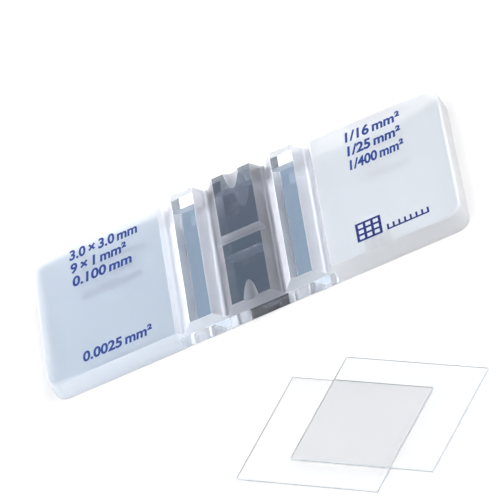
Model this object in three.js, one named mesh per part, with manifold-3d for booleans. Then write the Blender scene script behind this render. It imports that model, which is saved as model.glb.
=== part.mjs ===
// A double counting chamber (hemocytometer): a thick ground-glass slide with two mirrored
// counting platforms, its enamelled legends, and its two loose cover glasses.
// Millimetres, +Z up. The origin is at the centre of the slide's underside, +X runs along
// the slide towards the emblem end, and -Y is the front edge.

import * as THREE from 'three';
import { mergeVertices } from 'three/addons/utils/BufferGeometryUtils.js';
import Module from 'manifold-3d';

// ---- Slide body
const SLIDE_LENGTH = 70;
const SLIDE_WIDTH = 30;
const SUPPORT_HEIGHT = 4.4;
const CHAMBER_DEPTH = 0.1;
const PAD_HEIGHT = 3.5;
const CORNER_RADIUS = 2.2;
const END_EDGE_RADIUS = 0.6;
const ARC_SEGMENTS = 8;

// ---- Ground grooves that run across the slide on each side of the platforms
const INNER_GROOVE_X = 4.9;
const OUTER_GROOVE_X = 12.15;
const GROOVE_FLOOR_HEIGHT = 2.7;
const GROOVE_FLOOR_RADIUS = 0.7;
const GROOVE_WALL_ANGLE = THREE.MathUtils.degToRad(50);

// ---- Cross groove that parts the two counting platforms
const CROSS_GROOVE_HALF_WIDTH = 1.05;
const CROSS_GROOVE_DEPTH = 0.8;
const ROUND_SEGMENTS = 40;

// ---- Loading notch ground into the outer end of each platform
const NOTCH_HALF_WIDTH = 1.25;
const NOTCH_DEPTH = 0.5;
const NOTCH_LENGTH = 4.1;
const NOTCH_CUTTER_LENGTH = 4 * NOTCH_LENGTH;

// ---- Mirror films
const FILM_THICKNESS = 0.02;
const FILM_MARGIN = 0.05;
const FILM_NOTCH_MARGIN = 0.1;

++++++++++

Objective: Restate, word for word and with nothing added, the lines from the first line of the listing through the one where "const GROOVE_WALL_ANGLE = THREE.MathUtils.degToRad(50);" stands.

In response:
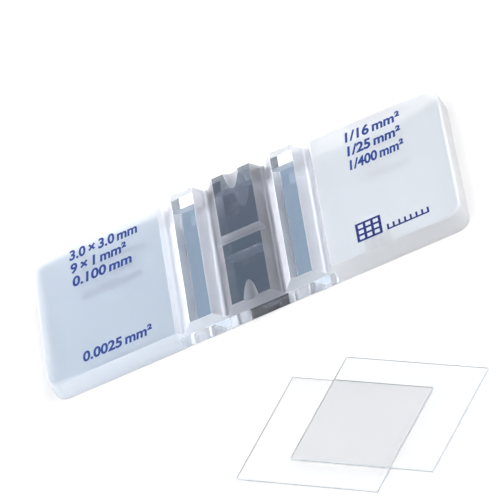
Model this object in three.js, one named mesh per part, with manifold-3d for booleans. Then write the Blender scene script behind this render. It imports that model, which is saved as model.glb.
=== part.mjs ===
// A double counting chamber (hemocytometer): a thick ground-glass slide with two mirrored
// counting platforms, its enamelled legends, and its two loose cover glasses.
// Millimetres, +Z up. The origin is at the centre of the slide's underside, +X runs along
// the slide towards the emblem end, and -Y is the front edge.

import * as THREE from 'three';
import { mergeVertices } from 'three/addons/utils/BufferGeometryUtils.js';
import Module from 'manifold-3d';

// ---- Slide body
const SLIDE_LENGTH = 70;
const SLIDE_WIDTH = 30;
const SUPPORT_HEIGHT = 4.4;
const CHAMBER_DEPTH = 0.1;
const PAD_HEIGHT = 3.5;
const CORNER_RADIUS = 2.2;
const END_EDGE_RADIUS = 0.6;
const ARC_SEGMENTS = 8;

// ---- Ground grooves that run across the slide on each side of the platforms
const INNER_GROOVE_X = 4.9;
const OUTER_GROOVE_X = 12.15;
const GROOVE_FLOOR_HEIGHT = 2.7;
const GROOVE_FLOOR_RADIUS = 0.7;
const GROOVE_WALL_ANGLE = THREE.MathUtils.degToRad(50);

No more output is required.